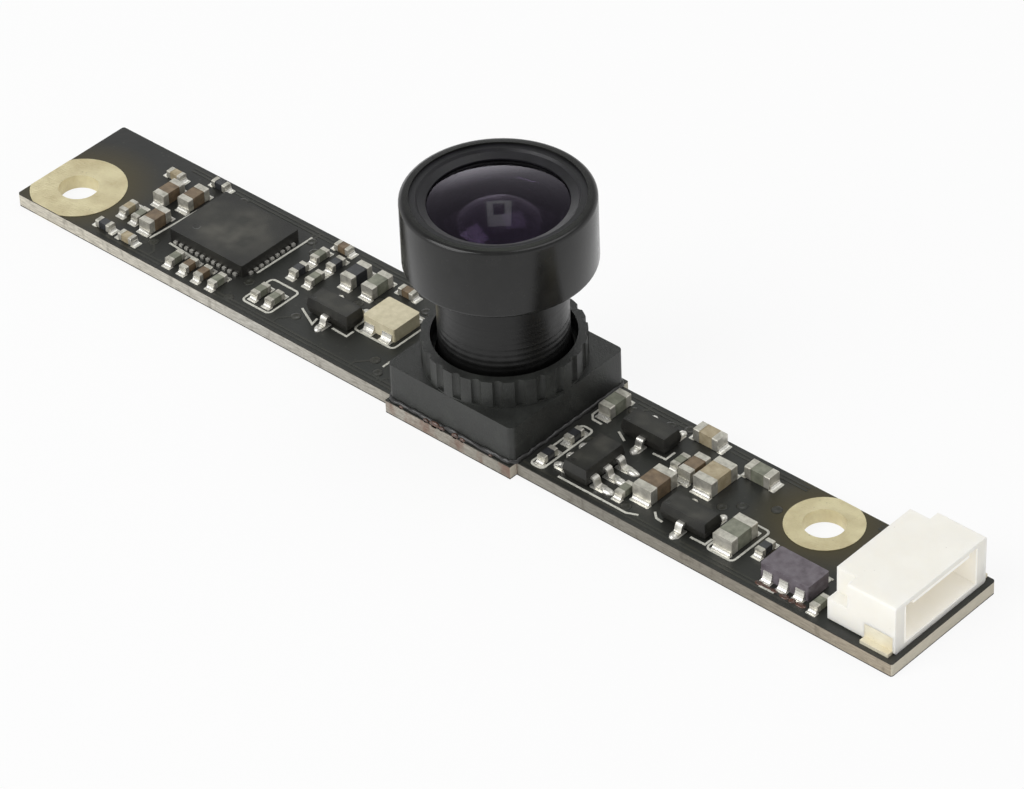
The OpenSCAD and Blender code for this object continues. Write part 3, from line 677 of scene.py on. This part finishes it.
def bend(start, end, first_axis):
    """A track's line from start to end with one 45-degree slope."""
    dx, dy = end[0] - start[0], end[1] - start[1]
    slope = min(abs(dx), abs(dy))
    sx, sy = math.copysign(slope, dx), math.copysign(slope, dy)
    if first_axis == "x":
        knee = (end[0] - sx, start[1]) if abs(dx) >= abs(dy) else (start[0], end[1] - sy)
    else:
        knee = (start[0] + sx, end[1]) if abs(dx) >= abs(dy) else (end[0], start[1] + sy)
    return [start, knee, end]


def clear_stretches(y, start, end, room):
    """The parts of a line along X that keep off every part, as pairs of X."""
    step = 0.1 * MM
    shortest = 1.2 * MM
    stretches = []
    begun = None
    count = int((end - start) / step)
    for i in range(count + 1):
        x = start + i * step
        free = is_clear(x, y, room) and i < count
        if free and begun is None:
            begun = x
        elif not free and begun is not None:
            if x - begun > shortest:
                stretches.append((begun, x - step))
            begun = None
    return stretches


def runs_clear(line, room):
    """True where a line keeps off every part."""
    steps = 12
    for a, b in zip(line, line[1:]):
        for i in range(steps + 1):
            x = a[0] + (b[0] - a[0]) * i / steps
            y = a[1] + (b[1] - a[1]) * i / steps
            if not is_clear(x, y, room):
                return False
    return True


def tracks(places):
    """Copper tracks under the mask: two pairs along the board, and short links to the vias."""
    bm = bmesh.new()
    width = 0.13 * MM
    link_top = TRACK_TOP - 0.002 * MM
    outer, inner = 0.3 * MM, 0.54 * MM      # how far the two lanes of a pair lie from the board's edge
    lanes = (BOARD_FRONT + outer, BOARD_FRONT + inner, BOARD_BACK - outer, BOARD_BACK - inner)
    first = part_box("left_screw_ring")[1].x + MM
    for y in lanes:
        for start, end in clear_stretches(y, first, housing_low.x - MM, 0.16 * MM):
            ribbon(bm, [(start, y), (end, y)], width, BOARD_TOP, TRACK_TOP)
    for k, (x, y) in enumerate(places):
        lane = lanes[k % 2] if y < 0 else lanes[2 + k % 2]
        lean = 0.6 if k % 3 else -0.6
        foot = (x + abs(lane - y) * lean, lane)
        line = bend((x, y), foot, "y")
        if runs_clear(line, 0.1 * MM):
            ribbon(bm, line, width, BOARD_TOP, link_top)
    piece("copper_tracks", bm, films["track"])


pads()
leg_solder()
places = via_places()
vias(places)
tracks(places)


# ---------- printed legend ----------

def nearest(node, x_mm, y_mm):
    """The solid of a node that lies nearest to a place on the board."""
    spot = Vector((x_mm * MM, y_mm * MM, BOARD_TOP))
    return min(solids_of(node), key=lambda b: (centre_of(b) - spot).length)


def legend():
    """The white printed lines: outlines, corner marks and bars beside the parts."""
    ink = bmesh.new()

    def line(x, y, *steps):
        """A line through points given in millimetres from a base point."""
        ribbon(ink, [(x + a * MM, y + b * MM) for a, b in steps], INK_WIDTH, BOARD_TOP, INK_TOP)

    def loop(boxes, left, near, right, far):
        """A rounded outline round some boxes, with its four margins in millimetres."""
        low = (min(b[0].x for b in boxes) - left * MM, min(b[0].y for b in boxes) - near * MM)
        high = (max(b[1].x for b in boxes) + right * MM, max(b[1].y for b in boxes) + far * MM)
        ribbon(ink, rounded(low, high, 0.25 * MM), INK_WIDTH, BOARD_TOP, INK_TOP, closed=True)

    low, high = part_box("processor_chip")
    line(high.x, low.y, (0.28, 0.8), (0.36, 4.9))
    line(low.x, low.y, (-0.93, -0.6), (-0.79, 1.4), (-0.58, 4.7))
    line(low.x, low.y, (0.2, -0.25), (2.6, -0.42))
    low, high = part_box("left_regulator")
    line(low.x, low.y, (-0.45, 0.1), (0.9, -0.55), (0.78, -0.05))
    line(high.x, low.y, (-0.95, -0.14), (0.1, -0.18), (0.1, 0.35))
    low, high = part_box("middle_regulator")
    line(low.x, low.y, (-0.2, 0.08), (0.5, -0.3))
    line(high.x, low.y, (-0.65, -0.14), (0.16, -0.1), (0.16, 0.6))
    line(low.x, high.y, (-0.27, 0.48), (0.2, 0.4))
    low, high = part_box("right_regulator")
    line(low.x, low.y, (-0.48, 0.2), (-0.12, -0.12), (0.3, -0.16))
    line(high.x, low.y, (-0.8, -0.16), (0.12, -0.14), (0.12, 0.4))
    low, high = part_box("memory_chip")
    line(low.x, low.y, (-0.15, -0.16), (4.3, -0.16), (4.9, 0.1))
    low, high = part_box("cable_choke")
    line(low.x, low.y, (0.4, -0.58), (1.3, -0.54))
    line(low.x, high.y, (-0.25, -1.2), (-0.25, 0.42), (2.9, 0.42))
    line(holder_low.x, 0, (-1.94, -2.6), (-1.93, -0.2))
    line(holder_high.x, 0, (0.42, 2.2), (0.42, 1.3), (0.7, 1.0), (1.3, 0.98))
    loop([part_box("clock_resonator")], 0.3, 0.45, 0.3, 0.45)
    capacitors = [nearest("grey_capacitors", x, -2.15) for x in (-13.5, -12.5)]
    loop(capacitors, 0.25, 0.7, 0.25, 1.1)
    resistors = [nearest("chip_resistors", 7.1, y) for y in (-0.75, -2.75)]
    loop(resistors, 0.2, 0.6, 0.14, 0.8)
    loop([nearest("grey_capacitors", 18.5, -1.75)], 0.22, 0.78, 0.3, 1.1)
    piece("printed_legend", ink, films["ink"])


legend()


# ---------- glue and flux ----------

def glue_bead():
    """An uneven bead of black glue round the holder's foot."""
    draw = random.Random(3)
    bm = bmesh.new()
    line = rounded((holder_low.x, holder_low.y), (holder_high.x, holder_high.y), 0.35 * MM, 5)
    dense = []
    for a, b in zip(line, line[1:] + line[:1]):
        a, b = Vector(a), Vector(b)
        count = max(1, round((b - a).length / (0.25 * MM)))
        dense += [a.lerp(b, i / count) for i in range(count)]
    centre = Vector((LENS_X, 0))
    sides = 8
    rows = []
    furthest = BOARD_BACK + 0.45 * MM       # the bead stays on the board's tab
    for p in dense:
        wide = (0.13 + 0.08 * draw.random()) * MM
        high = (0.12 + 0.12 * draw.random()) * MM
        out = p - centre
        if abs(out.x) > abs(out.y):
            out = Vector((math.copysign(1, out.x), 0))
        else:
            out = Vector((0, math.copysign(1, out.y)))
        row = []
        for k in range(sides):
            a = math.pi / 2 * k / (sides - 1)
            q = p + out * wide * math.cos(a)
            q.y = max(-furthest, min(furthest, q.y))
            row.append(bm.verts.new((q.x, q.y, BOARD_TOP + high * math.sin(a))))
        row.append(bm.verts.new((*(p - out * 0.05 * MM), BOARD_TOP)))
        rows.append(row)
    for i, row in enumerate(rows):
        after = rows[(i + 1) % len(rows)]
        for k in range(sides + 1):
            m = (k + 1) % (sides + 1)
            bm.faces.new((row[k], after[k], after[m], row[m]))
    piece("holder_glue", bm, films["glue"], smooth=True)


def flux_stains():
    """Small glassy drops of brown flux on the tab's front edge and in front of the choke."""
    draw = random.Random(11)
    bm = bmesh.new()

    def drop(x, y, z, *radii):
        bmesh.ops.create_uvsphere(bm, u_segments=14, v_segments=8, radius=1, matrix=(
            Matrix.Translation((x, y, z)) @ Matrix.Diagonal((*radii, 1))))

    tab_drops = ((-3.2, 0.12), (-1.5, 0.14), (-0.9, 0.24), (-0.4, 0.16), (0.5, 0.2), (1.0, 0.15), (2.9, 0.12))
    for x_mm, size in tab_drops:
        drop(LENS_X + x_mm * MM, board_low.y + 0.1 * MM, BOARD_TOP - 0.03 * MM,
             size * MM * draw.uniform(1.0, 1.7), 0.14 * MM, size * MM)
    choke_low, choke_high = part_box("cable_choke")
    for share in (0.1, 0.24, 0.4, 0.62, 0.78, 0.95):
        x = choke_low.x + (choke_high.x - choke_low.x) * share
        drop(x, choke_low.y - 0.42 * MM, BOARD_TOP,
             draw.uniform(0.2, 0.34) * MM, draw.uniform(0.12, 0.2) * MM, 0.06 * MM)
    for vert in bm.verts:
        vert.co.y = max(vert.co.y, board_low.y)
    piece("flux_stains", bm, films["flux"], smooth=True)


glue_bead()
flux_stains()


# ---------- stage, lamps and camera ----------

def towards(azimuth, elevation):
    """A direction from the object, in degrees; azimuth 0 is +X and turns towards +Y."""
    a, e = math.radians(azimuth), math.radians(elevation)
    return Vector((math.cos(a) * math.cos(e), math.sin(a) * math.cos(e), math.sin(e)))


def stage_floor():
    """A pale floor that shows white to the eye and keeps a soft shadow."""
    bpy.ops.mesh.primitive_plane_add(size=4, location=(0, 0, -0.02 * MM))
    floor = bpy.context.object
    floor.name = "pale_floor"
    f = Finish("pale_floor", Roughness=0.9)
    f.set(Base_Color=f.mix(f.noise(60, 3), (0.78, 0.78, 0.775), (0.82, 0.82, 0.815)))
    glow = f.node("Emission", None, {"Color": (1, 1, 1), "Strength": 1.0})
    path = f.node("LightPath").socket.node
    camera, glossy, through = (Signal(f, path.outputs[name]) for name in
                               ("Is Camera Ray", "Is Glossy Ray", "Is Transmission Ray"))
    share = (camera + glossy + through).ramp(0, 1, 0, 0.88)
    both = f.node("MixShader", None, {0: share, 1: Signal(f, f.shader.outputs[0]), 2: glow})
    f.tree.links.new(both.socket, f.tree.nodes["Material Output"].inputs["Surface"])
    floor.data.materials.append(f.material)


def surroundings():
    """White to the camera; for all else pale near the horizon, most so behind, and dim overhead."""
    world = bpy.data.worlds.new("studio")
    bpy.context.scene.world = world
    world.use_nodes = True
    tree = world.node_tree
    out = tree.nodes["World Output"]
    coordinates = tree.nodes.new("ShaderNodeTexCoord")
    split = tree.nodes.new("ShaderNodeSeparateXYZ")
    tree.links.new(coordinates.outputs["Generated"], split.inputs[0])
    sky = tree.nodes.new("ShaderNodeValToRGB")
    stops = ((0.0, 1.0), (0.28, 0.94), (0.48, 0.55), (0.62, 0.41), (1.0, 0.37))
    while len(sky.color_ramp.elements) < len(stops):
        sky.color_ramp.elements.new(1.0)
    for element, (height, level) in zip(sky.color_ramp.elements, stops):
        element.position = height
        element.color = (level, level, level * 1.01, 1)
    tree.links.new(split.outputs["Z"], sky.inputs[0])
    spot = tree.nodes.new("ShaderNodeVectorMath")
    spot.operation = "DOT_PRODUCT"
    tree.links.new(coordinates.outputs["Generated"], spot.inputs[0])
    spot.inputs[1].default_value = towards(146, 3)
    glow = tree.nodes.new("ShaderNodeMapRange")
    glow.interpolation_type = "SMOOTHSTEP"
    for label, value in (("From Min", 0.9), ("From Max", 0.995), ("To Min", 1.0), ("To Max", 2.3)):
        glow.inputs[label].default_value = value
    tree.links.new(spot.outputs["Value"], glow.inputs["Value"])
    room = tree.nodes["Background"]
    tree.links.new(glow.outputs["Result"], room.inputs["Strength"])
    tree.links.new(sky.outputs[0], room.inputs["Color"])
    white = tree.nodes.new("ShaderNodeBackground")
    white.inputs["Color"].default_value = (1, 1, 1, 1)
    path = tree.nodes.new("ShaderNodeLightPath")
    choose = tree.nodes.new("ShaderNodeMixShader")
    tree.links.new(path.outputs["Is Camera Ray"], choose.inputs[0])
    tree.links.new(room.outputs[0], choose.inputs[1])
    tree.links.new(white.outputs[0], choose.inputs[2])
    tree.links.new(choose.outputs[0], out.inputs["Surface"])


def lamp(name, azimuth, elevation, distance, width, height, power):
    """A soft box that faces the object."""
    away = towards(azimuth, elevation)
    data = bpy.data.lights.new(name, "AREA")
    data.shape = "RECTANGLE"
    data.size = width
    data.size_y = height
    data.energy = power
    made = bpy.data.objects.new(name, data)
    bpy.context.scene.collection.objects.link(made)
    made.location = Vector((0, 0, 3 * MM)) + away * distance
    made.rotation_euler = away.to_track_quat("Z", "Y").to_euler()


def window_frame(azimuth, elevation, distance, width, height, bar, level):
    """A dim frame of light with a deep upper edge, which shows whole in the front glass."""
    bm = bmesh.new()
    x, y = width / 2, height / 2
    upper = height * 0.45
    outer = [bm.verts.new((*p, 0)) for p in ((-x, -y), (x, -y), (x, y), (-x, y))]
    inner = [bm.verts.new((*p, 0)) for p in ((bar - x, bar - y), (x - bar, bar - y),
                                             (x - bar, y - upper), (bar - x, y - upper))]
    for i in range(4):
        j = (i + 1) % 4
        bm.faces.new((outer[i], outer[j], inner[j], inner[i]))
    mesh = bpy.data.meshes.new("window_frame")
    bm.to_mesh(mesh)
    bm.free()
    f = Finish("window_light")
    tone = f.mix(f.noise(60, 2), (0.86, 1.0, 0.78), (0.9, 1.0, 0.84))
    glow = f.node("Emission", None, {"Color": tone, "Strength": level})
    f.tree.links.new(glow.socket, f.tree.nodes["Material Output"].inputs["Surface"])
    mesh.materials.append(f.material)
    made = bpy.data.objects.new("window_frame", mesh)
    bpy.context.scene.collection.objects.link(made)
    away = towards(azimuth, elevation)
    made.location = Vector((LENS_X, 0, lens_high.z)) + away * distance
    made.rotation_euler = away.to_track_quat("Z", "Y").to_euler()


def camera():
    """A long lens above the board's front right."""
    yaw, pitch, roll = math.radians(43.546), math.radians(38.19), math.radians(-2.515)
    back = Vector((math.sin(yaw) * math.cos(pitch), -math.cos(yaw) * math.cos(pitch), math.sin(pitch)))
    right = Vector((0, 0, 1)).cross(back).normalized()
    up = back.cross(right)
    right, up = (math.cos(roll) * right + math.sin(roll) * up, math.cos(roll) * up - math.sin(roll) * right)
    target = Vector((0.0023365, -0.0000833, BOARD_TOP))
    distance = 0.246336
    data = bpy.data.cameras.new("camera")
    data.lens = 170.65
    data.clip_start = 0.01
    made = bpy.data.objects.new("camera", data)
    bpy.context.scene.collection.objects.link(made)
    made.matrix_world = Matrix((right, up, back)).transposed().to_4x4()
    made.location = target + back * distance
    bpy.context.scene.camera = made


stage_floor()
surroundings()
lamp("key_lamp", azimuth=-112, elevation=42, distance=0.5, width=0.35, height=0.35, power=1.45)
lamp("top_lamp", azimuth=60, elevation=66, distance=0.5, width=0.3, height=0.3, power=0.5)
window_frame(azimuth=133.5, elevation=47, distance=0.5, width=0.057, height=0.13, bar=0.015, level=1.7)
camera()
bpy.context.scene.view_settings.view_transform = "Standard"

^^^^

> _WHAT YOU NEED TO DO_
Return each line where "scene" shows up.

> _EXERCISE RESPONSE_
The OpenSCAD and Blender code for this object continues. Write part 3, from line 677 of scene.py on. This part finishes it.
    bpy.context.scene.world = world
    bpy.context.scene.collection.objects.link(made)
    bpy.context.scene.collection.objects.link(made)
    bpy.context.scene.collection.objects.link(made)
    bpy.context.scene.camera = made
bpy.context.scene.view_settings.view_transform = "Standard"